1. Field of the Invention
The present industrial invention concerns a device for the detection of the optical parameters of a laser beam.
2. Description of the Related Art
Laser sources are widely employed in different fields: industrial, scientific, medical, etc.
In all applications, in order to obtain a constant work quality, it is very important to detect most of the optical parameters that influence a determined process.
Detection devices generally used only evaluate the average power of the laser beam. Such devices consist of a sensing element that is capable of transforming the incident optical power into an electric signal, that is then adequately displayed.
One of the principles on which such detecting devices are based upon is the calorimetric one, in which a laser beam, incident on an absorbing material internal to the detection device, increases its temperature. Through the use of conventional temperature sensors, as thermopiles, properly applied to the absorber element on the surface opposite to the one hit by the laser beam, the variation in temperature is transformed into a variation of voltage (or current).

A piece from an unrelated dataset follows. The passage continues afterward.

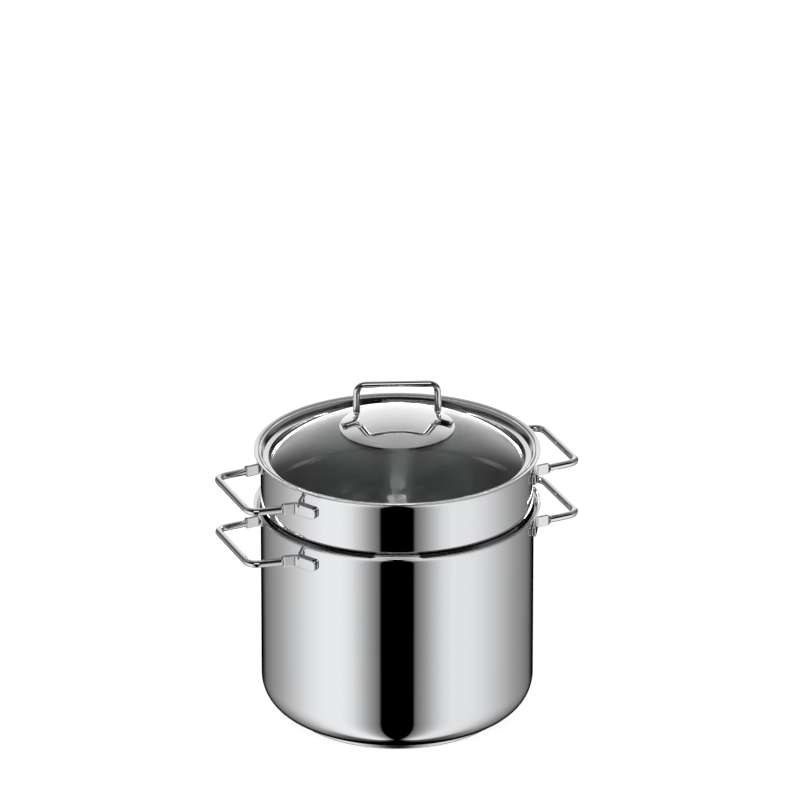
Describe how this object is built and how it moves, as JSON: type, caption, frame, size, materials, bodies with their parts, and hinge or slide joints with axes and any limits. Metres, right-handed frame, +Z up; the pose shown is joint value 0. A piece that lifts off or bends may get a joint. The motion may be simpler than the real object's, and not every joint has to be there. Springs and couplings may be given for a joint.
{
  "type": "pasta pot",
  "caption": "Tall stainless pasta pot with a lift-out perforated strainer insert, bar side handles and a domed glass lid with a steel rim and bar handle.",
  "frame": {"origin": "middle of the underside of the base, on the surface that the pot stands on", "axes": "+Z up along the pot's axis, +X through the right side handles and -X through the left ones"},
  "size_m": [0.317, 0.254, 0.3131],
  "materials": {
    "polished_steel": "mirror polished stainless steel",
    "base_steel": "circular brushed stainless steel",
    "core_aluminium": "raw, hidden inside the base",
    "clear_glass": "clear tempered glass",
    "silicone": "matt grey silicone"
  },
  "bodies": {
    "pot": {"pot_body": "polished_steel", "pot_base_core": "core_aluminium", "pot_base_cap": "base_steel", "pot_handle_left": "polished_steel", "pot_handle_right": "polished_steel"},
    "insert": {"insert_body": "polished_steel", "insert_foot_ring": "polished_steel", "insert_handle_left": "polished_steel", "insert_handle_right": "polished_steel"},
    "lid": {"lid_glass": "clear_glass", "lid_rim": "polished_steel", "lid_disc": "polished_steel", "lid_handle": "polished_steel", "lid_disc_seal": "silicone", "lid_under_seal": "silicone", "lid_washer": "base_steel", "lid_nut": "base_steel", "lid_stud": "base_steel"}
  },
  "joints": [
    {"name": "insert_lift", "type": "slide", "parent": "pot", "child": "insert", "axis": [0, 0, 1], "range_m": [0, 0.232]},
    {"name": "lid_lift", "type": "slide", "parent": "insert", "child": "lid", "axis": [0, 0, 1], "range_m": [0, 0.079]}
  ]
}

Other known detection devices use a photosensitive element made of a semiconductor material. In this case, the photons of the laser beam hit the photosensitive element that, thus excited, generates an electric signal.
The specific type of detection device to be utilised depends on the type of laser source and on its power. For example, a typical detection device for CO2 laser and for high power lasers is the one with thermopile detectors, even if a device of this kind is less sensitive and slower than a semiconductor device.
In industrial applications the device for the detection of the power of a laser beam is generally located behind the high reflectivity mirror of the laser resonant cavity; in other applications, such as the scientific, medical ones etc., said device can also be located along the path of the beam coming from the laser source.
In both types of the aforementioned detection devices, the sensing element, made of absorbing material in case of the calorimetric type and of photosensitive material in case of the semiconductor type, can be sectioned into several parts, generally four quadrants, in order to be able to detect, in addition to the average power of the laser beam, also the displacements of the centroid of the intensity distribution of the laser beam itself. Devices of this kind are referred to as "four quadrant devices".
By using any one of the detection devices as described, it is not possible to establish, without an accurate investigation that implies to stop and to inspect visually several components of the system, if possible malfunctions should be attributed to a degeneration of the characteristics of the laser beam being generated or to a deterioration of the optical line external to the laser source itself, which conveys the beam to the working point.